Rayakan Tahun Baru, Warga Tengger Berlomba Bunyikan Musik Tradisi Menuju Gunung Bromo

Rayakan Tahun Baru, Warga Tengger Berlomba Bunyikan Musik Tradisi Menuju Gunung Bromo

Warga Suku Tengger di Desa Ngadiwono,Pasuruan. Mereka bersama-sama menuju Gunung Bromo, melakukan upacara Yadnya Kasada.-Ranau Alejandro-

PASURUAN, HARIAN DISWAY – Senandung doa Hindu Tengger dalam Bahasa Jawa terdengar lirih. Sayup, meneduhkan. Di sela purnama dengan cahayanya.

Tanggal 4 Juni 2023 lalu, atau tanggal 15 dalam kalender Jawa, adalah malam penuh sukacita bagi warga Suku Tengger yang tersebar di sabuk Pegunungan Bromo. Termasuk mereka yang berdiam di Desa Ngadiwono, Tosari, Pasuruan. Sebab, keesokan harinya, 5 Juni 2023 atau dalam kalender Jawa disebut tanggal limolas panglong siji, adalah tahun baru bagi Suku Tengger.

''Dua hari sebelumnya kami melakukan hatur sesaji di 25 titik suci di sekitar Bromo. Lalu pagi hari tanggal 15 kalender Jawa, kami melakukan Semeninga,'' ungkap Romo Dukun Pandita Puja Pramana, pemimpin peribadatan Suku Tengger yang tinggal di Desa Ngadiwono.

Semeninga adalah ibadah bersama untuk memberitahu leluhur, bahwa anak-cucu Suku Tengger akan menghaturkan labuh palawija. Atau menyerahkan hasil bumi ke kawah Bromo. Sebagai persembahan bagi Tuhan dan leluhur tersebut.

“Istilahnya, paginya meminta izin dulu. Malam hari pukul sepuluh, baru kami berangkat ke Gunung Bromo,” ungkapnya.

Jelang waktu itu, para warga berkumpul di kediaman Romo Dukun Puja. Mereka membawa beberapa piranti peribadatan. Seperti palawija, dan beberapa alat musik. Mereka menggunakan pakaian tebal karena cuaca sangat dingin.

Romo Dukun Puja mengenakan pakaian serba putih dan udeng atau penutup kepala khas Tengger. Dengan tongkat di tangan, ia memimpin warga Ngadiwono untuk berjalan ke gerbang desa.

Musik slompret dan gamelan yang dipanggul dibunyikan. Ritmis dari kentongan bertalu. Berbondong-bondong Suku Tengger di Desa Ngadiwono berjalan dengan sukacita.

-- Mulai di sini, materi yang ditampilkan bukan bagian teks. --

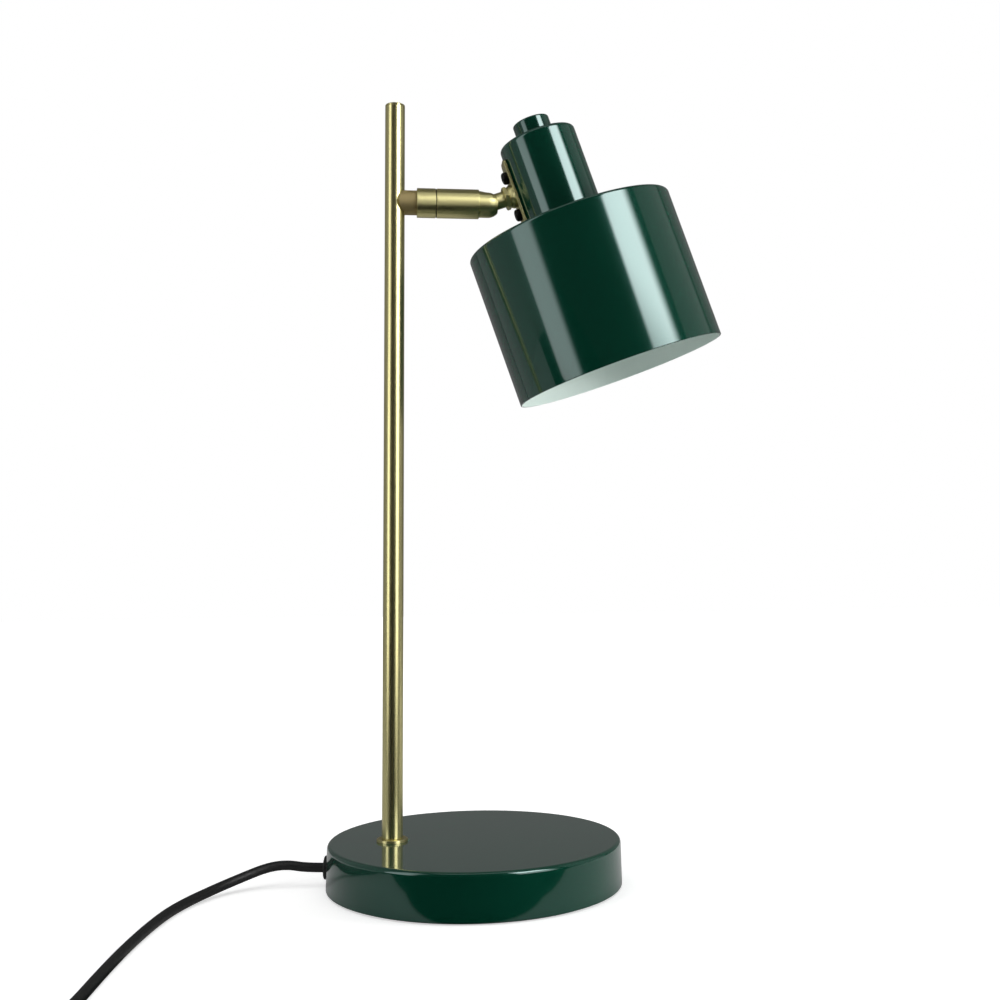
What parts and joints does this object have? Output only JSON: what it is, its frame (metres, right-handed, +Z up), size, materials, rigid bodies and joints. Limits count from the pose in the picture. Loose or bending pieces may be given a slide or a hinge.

Romo Puja menyapa warga di jalan yang berhalangan untuk ikut ke Bromo. Seperti orang tua yang memiliki anak kecil, yang tak memungkinkan untuk diajak serta.

Beberapa orang membawa obor dan berjalan paling depan. Truk menunggu di gerbang desa. Satu per satu mereka naik dalam bak truk tersebut. Pukul sepuluh tepat, mereka berangkat ke Gunung Bromo. Menunaikan Yadnya Kasada.

Sebelum sampai, di satu titik terdapat bangunan suci. Hindu Bali menyebut pelinggih. Sedangkan dalam istilah Tengger disebut Mungal. Dianggap sebagai pintu gerbang menuju Bromo dari arah Pasuruan. Konon itulah salah satu lokasi pertapaan Joko Seger dan Roro Anteng. (*)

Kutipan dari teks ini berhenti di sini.